**What needs to be done**
Give back exactly the lines running from the line that holds "attach(piece, body)" through the line that holds "node tree, with", ends included, and no other lines.
········
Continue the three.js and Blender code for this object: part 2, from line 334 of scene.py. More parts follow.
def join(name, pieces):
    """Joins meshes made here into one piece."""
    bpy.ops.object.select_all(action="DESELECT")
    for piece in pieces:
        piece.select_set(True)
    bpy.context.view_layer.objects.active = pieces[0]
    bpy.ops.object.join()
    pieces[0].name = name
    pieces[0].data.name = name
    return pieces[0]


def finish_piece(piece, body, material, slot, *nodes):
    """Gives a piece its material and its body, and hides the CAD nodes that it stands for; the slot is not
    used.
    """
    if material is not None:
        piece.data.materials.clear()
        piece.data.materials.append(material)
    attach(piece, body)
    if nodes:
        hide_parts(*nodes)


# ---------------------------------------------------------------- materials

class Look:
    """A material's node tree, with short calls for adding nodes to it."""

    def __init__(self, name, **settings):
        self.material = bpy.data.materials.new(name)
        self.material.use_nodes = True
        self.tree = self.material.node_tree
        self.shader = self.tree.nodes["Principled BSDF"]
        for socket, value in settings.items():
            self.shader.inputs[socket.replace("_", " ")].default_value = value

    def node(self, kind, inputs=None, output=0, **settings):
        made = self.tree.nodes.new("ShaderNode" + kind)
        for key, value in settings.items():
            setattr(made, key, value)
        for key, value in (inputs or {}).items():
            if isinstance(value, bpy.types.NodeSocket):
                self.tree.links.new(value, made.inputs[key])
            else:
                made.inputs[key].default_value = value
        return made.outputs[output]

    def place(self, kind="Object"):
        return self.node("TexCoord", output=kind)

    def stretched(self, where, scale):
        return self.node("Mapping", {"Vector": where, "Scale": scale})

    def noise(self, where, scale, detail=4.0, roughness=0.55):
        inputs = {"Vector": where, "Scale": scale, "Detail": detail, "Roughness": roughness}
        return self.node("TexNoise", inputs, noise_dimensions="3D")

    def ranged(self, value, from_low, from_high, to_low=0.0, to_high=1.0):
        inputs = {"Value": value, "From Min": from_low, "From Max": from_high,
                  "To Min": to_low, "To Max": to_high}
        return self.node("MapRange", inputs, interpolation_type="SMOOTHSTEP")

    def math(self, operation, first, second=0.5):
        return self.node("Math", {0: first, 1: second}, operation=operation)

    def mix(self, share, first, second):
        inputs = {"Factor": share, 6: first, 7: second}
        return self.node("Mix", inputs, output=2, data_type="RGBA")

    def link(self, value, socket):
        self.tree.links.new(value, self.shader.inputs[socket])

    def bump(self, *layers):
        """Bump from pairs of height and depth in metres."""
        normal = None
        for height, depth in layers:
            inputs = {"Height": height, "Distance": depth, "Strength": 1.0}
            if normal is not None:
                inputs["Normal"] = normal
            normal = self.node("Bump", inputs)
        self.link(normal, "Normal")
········
**Written reply**
    attach(piece, body)
    if nodes:
        hide_parts(*nodes)


# ---------------------------------------------------------------- materials

class Look:
    """A material's node tree, with short calls for adding nodes to it."""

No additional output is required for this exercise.